## Exercise aim
Write out all the data again, exactly as it stands.

## Data entries
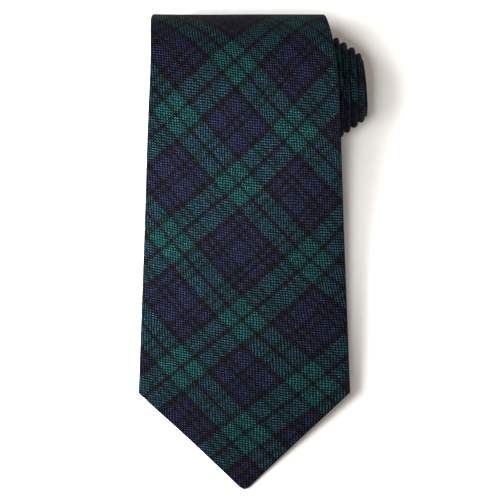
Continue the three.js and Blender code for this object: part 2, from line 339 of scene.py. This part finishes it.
def section(s, cloth, front, fold, flap):
    """x, depth and flat position across the cloth, of the envelope's ring of points at each s."""
    s = s[:, None]
    a, depth, edge = half_width(s), envelope_depth(s), flap_edge(s)
    radius = np.minimum(depth / 2, 0.8 * a)
    turn = math.pi / 2 * (radius + depth / 2)
    level = a - radius
    edge = np.minimum(edge, 0.9 * level)
    crown = CROWN * (1 - smooth((s - CROWN_FADES[0]) / CROWN_FADES[1])) * smooth(s / CROWN_RISES)

    def face(inset):
        across = np.linspace(1, 0, flap, endpoint=False)[None]
        flap_x = edge + (level - edge) * (1 - across)
        angle = np.linspace(0, math.pi, fold + 2)[None, 1:-1]
        fold_x = level + (radius - inset) * np.sin(angle)
        fold_depth = depth / 2 + (depth / 2 - inset) * np.cos(angle)
        fold_u = level + turn * (1 - angle / math.pi)
        zone = np.minimum(EDGE_ZONE, level)
        even = np.linspace(-level, level - zone, front)[:, :, 0].T
        near_edge = np.linspace(level - zone, level, EDGE_POINTS)[1:, :, 0].T
        front_x = np.concatenate([even, near_edge], 1)
        share = front_x / level
        front_depth = inset - crown * (1 - share**2) + 0 * level
        flap_depth = depth - inset + 0 * flap_x
        flap_u = 2 * level + turn - flap_x
        x = np.concatenate([-flap_x, -fold_x, front_x, fold_x[:, ::-1], flap_x[:, ::-1]], 1)
        d = np.concatenate([flap_depth, fold_depth, front_depth, fold_depth[:, ::-1], flap_depth], 1)
        u = np.concatenate([-flap_u, -fold_u, front_x, fold_u[:, ::-1], flap_u[:, ::-1]], 1)
        return x, d, u

    outer, inner = face(0), face(cloth)
    return [np.concatenate([o, i[:, ::-1]], 1) for o, i in zip(outer, inner)]


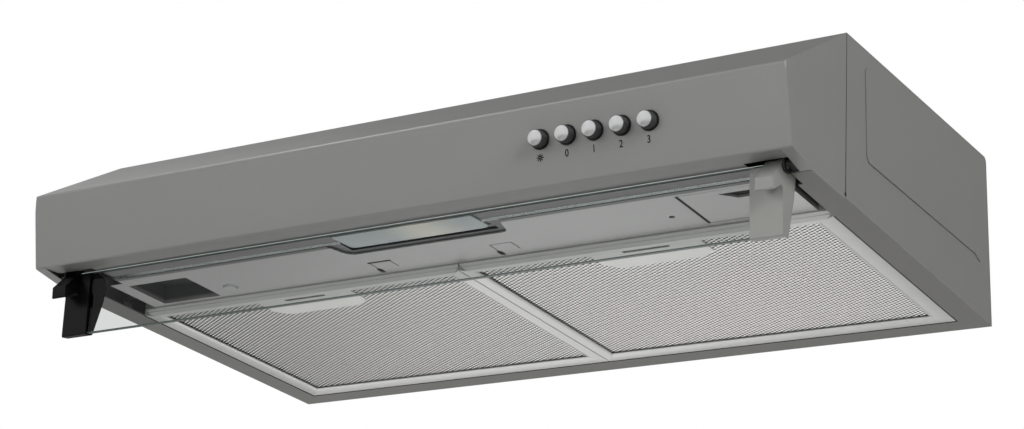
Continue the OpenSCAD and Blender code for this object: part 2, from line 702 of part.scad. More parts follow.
// A clearance hole for the collar through the sheets below it
module collar_bore(z, h) translate([0, collar_y, z]) cylinder(h = h, r = collar_r + 0.3);

module collar_screw_holes(z, h) for (a = [45 : 90 : 315]) translate([0, collar_y, z])
    rotate([0, 0, a]) translate([collar_r + 6, 0, 0]) cylinder(h = h, r = 1.6);

module outlet_collar() seat() color("black") difference() {
    union() {
        translate([0, collar_y, hood_h]) cylinder(h = 2, r = collar_flange_r);
        translate([0, collar_y, hood_h - sheet - scroll_wall]) cylinder(h = collar_h + sheet + scroll_wall, r = collar_r);
    }
    // The ledge on which the flaps close stays between the two cuts
    translate([0, collar_y, hood_h - cut_past]) cylinder(h = collar_h + 2 * cut_past, r = collar_in - 3);
    translate([0, collar_y, flap_z - flap_t / 2 - 0.3]) cylinder(h = collar_h, r = collar_in);
    translate([0, collar_y, hood_h - cut_past]) cylinder(h = flap_z - hood_h + cut_past - flap_t / 2 - 2.3, r = collar_in);
    collar_screw_holes(hood_h - 1, 6);
    translate([0, collar_y + collar_r, flap_z]) rotate([90, 0, 0]) cylinder(h = 2 * collar_r, r = flap_pin_r);
}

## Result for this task
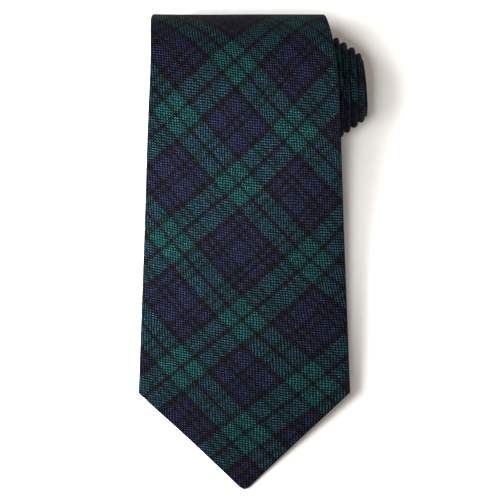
Continue the three.js and Blender code for this object: part 2, from line 339 of scene.py. This part finishes it.
def section(s, cloth, front, fold, flap):
    """x, depth and flat position across the cloth, of the envelope's ring of points at each s."""
    s = s[:, None]
    a, depth, edge = half_width(s), envelope_depth(s), flap_edge(s)
    radius = np.minimum(depth / 2, 0.8 * a)
    turn = math.pi / 2 * (radius + depth / 2)
    level = a - radius
    edge = np.minimum(edge, 0.9 * level)
    crown = CROWN * (1 - smooth((s - CROWN_FADES[0]) / CROWN_FADES[1])) * smooth(s / CROWN_RISES)

    def face(inset):
        across = np.linspace(1, 0, flap, endpoint=False)[None]
        flap_x = edge + (level - edge) * (1 - across)
        angle = np.linspace(0, math.pi, fold + 2)[None, 1:-1]
        fold_x = level + (radius - inset) * np.sin(angle)
        fold_depth = depth / 2 + (depth / 2 - inset) * np.cos(angle)
        fold_u = level + turn * (1 - angle / math.pi)
        zone = np.minimum(EDGE_ZONE, level)
        even = np.linspace(-level, level - zone, front)[:, :, 0].T
        near_edge = np.linspace(level - zone, level, EDGE_POINTS)[1:, :, 0].T
        front_x = np.concatenate([even, near_edge], 1)
        share = front_x / level
        front_depth = inset - crown * (1 - share**2) + 0 * level
        flap_depth = depth - inset + 0 * flap_x
        flap_u = 2 * level + turn - flap_x
        x = np.concatenate([-flap_x, -fold_x, front_x, fold_x[:, ::-1], flap_x[:, ::-1]], 1)
        d = np.concatenate([flap_depth, fold_depth, front_depth, fold_depth[:, ::-1], flap_depth], 1)
        u = np.concatenate([-flap_u, -fold_u, front_x, fold_u[:, ::-1], flap_u[:, ::-1]], 1)
        return x, d, u

    outer, inner = face(0), face(cloth)
    return [np.concatenate([o, i[:, ::-1]], 1) for o, i in zip(outer, inner)]


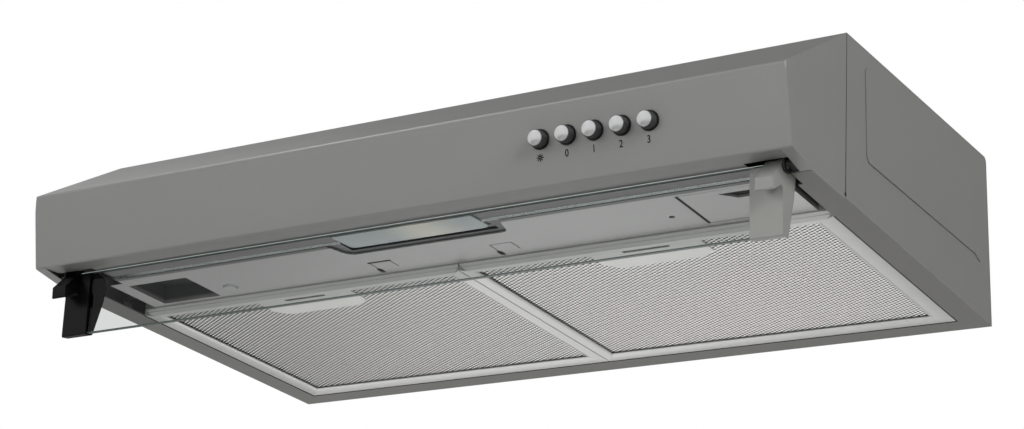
Continue the OpenSCAD and Blender code for this object: part 2, from line 702 of part.scad. More parts follow.
// A clearance hole for the collar through the sheets below it
module collar_bore(z, h) translate([0, collar_y, z]) cylinder(h = h, r = collar_r + 0.3);

module collar_screw_holes(z, h) for (a = [45 : 90 : 315]) translate([0, collar_y, z])
    rotate([0, 0, a]) translate([collar_r + 6, 0, 0]) cylinder(h = h, r = 1.6);

module outlet_collar() seat() color("black") difference() {
    union() {
        translate([0, collar_y, hood_h]) cylinder(h = 2, r = collar_flange_r);
        translate([0, collar_y, hood_h - sheet - scroll_wall]) cylinder(h = collar_h + sheet + scroll_wall, r = collar_r);
    }
    // The ledge on which the flaps close stays between the two cuts
    translate([0, collar_y, hood_h - cut_past]) cylinder(h = collar_h + 2 * cut_past, r = collar_in - 3);
    translate([0, collar_y, flap_z - flap_t / 2 - 0.3]) cylinder(h = collar_h, r = collar_in);
    translate([0, collar_y, hood_h - cut_past]) cylinder(h = flap_z - hood_h + cut_past - flap_t / 2 - 2.3, r = collar_in);
    collar_screw_holes(hood_h - 1, 6);
    translate([0, collar_y + collar_r, flap_z]) rotate([90, 0, 0]) cylinder(h = 2 * collar_r, r = flap_pin_r);
}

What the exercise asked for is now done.